Federico was awarded the £500K 2020 Newton Prize for a project linking off-grid solar energy to sustainable refrigeration-based businesses, run by women entrepreneurs, in Cape Town, South Africa, and was a Fellow (2018-21) of the Alan Turing Institute,. In 2017, a paper he was lead author on was named as one of the 25 most significant papers published in the past 40 years in the International Journal of Urban and Regional Research.

 

Federico is an experienced member of research funding assessment panels and has served in senior review roles for a wide range of international funding bodies.

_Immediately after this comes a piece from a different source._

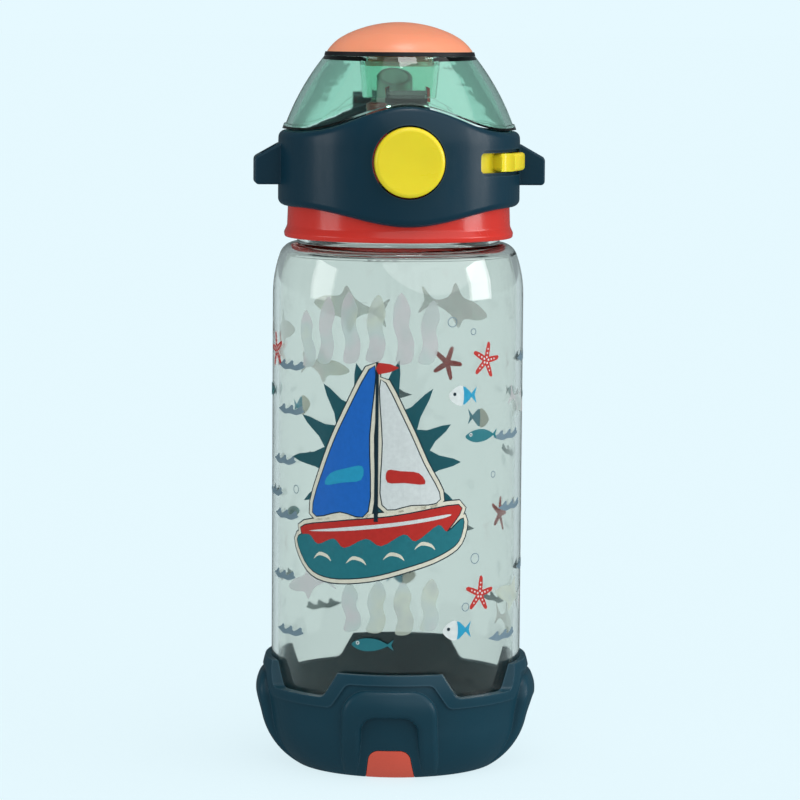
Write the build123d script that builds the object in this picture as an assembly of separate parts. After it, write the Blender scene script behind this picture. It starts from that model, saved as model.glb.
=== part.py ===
"""Kids water bottle with a push-button flip dome, in millimetres.

Z is up, the origin is the centre of the base, and the lid's push button faces -Y.
A place round the bottle is an angle from the front (-Y) towards the right side (+X).
Outlines that are turned about Z are drawn as (radius, height).
"""
from build123d import *
from math import acos, atan2, cos, degrees, radians, sin, sqrt
import os

# overall
TOP_Z = 219.4
FIT = 0.3               # free space between pieces that move past each other
TOUCH = 0.1             # space between faces that rest on each other

# bottle
BODY_R = 37.0
BODY_WALL = 1.9
BODY_FLOOR_Z = 3.2
HEEL_R = 13.0           # rounding between the bottle's floor and its wall
SHOULDER_Z = 139.5      # where the straight wall ends
SHOULDER_LONG_R = 36.0
SHOULDER_LONG_RISE = 12.0
SHOULDER_SHORT_R = 5.0
NECK_R = 29.0
NECK_WALL = 2.3
MOUTH_Z = 167.5

# screw thread between neck and lid
PITCH = 4.0
THREAD_TURNS = 0.75
THREAD_Z = 160.0        # start of the ridge on the neck
THREAD_DEPTH = 1.6
RIDGE_ROOT_W = 1.6
RIDGE_TIP_W = 0.9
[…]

He currently chairs the Built Environment panel for the Flanders Research Foundation (FWO), for whom he has also been a Review College member since 2023. He has acted as International Vice‑Chair for the Horizon Europe HERITAGE programme (2024), as a grant panelist for Horizon Europe’s Driving Urban Transitions European Partnership (2023–24), and as Chair of the International Expert Panel for KTH Digital Futures, Stockholm (2021).

 

In addition, he has contributed to grant review and funding assessment processes for major UK funders including the ESRC, the Royal Society (2024), and the British Academy (2023), as well as for international programmes such as the Swiss National Science Foundation, the Foundation for Polish Science, and the Netherlands Research Agency–Chinese Academy of Sciences joint Green Cities funding scheme. Federico has participated in tenure appointment review processes for academic institutions in North America and East Asia.

 

Broad research specialisms:

Urban futures; nature and the city; off-grid cities; urban political ecology; sustainable cities; eco-cities; smart cities; platform urbanism.


Qualifications:

BA (Hons) Geography, Oxford University;
DPhil Geography, Oxford University;
Postgraduate Certificate in Academic Practice, University of Plymouth;
Fellow of the Higher Education Academy

 

Career:

Federico joined the University of Exeter as associate professor in human geography in 2016, and in 2020 became a professor of human geography. Prior to joining Exeter as associate professor in human geography, Federico was senior lecturer and then reader in cities and sustainability at King’s College London. He has previously lectured at the universities of Leicester, Oxford, UCL, and Plymouth. Federico holds a bachelor’s and doctoral degree from Oxford University, and is a Fellow of the Higher Education Academy.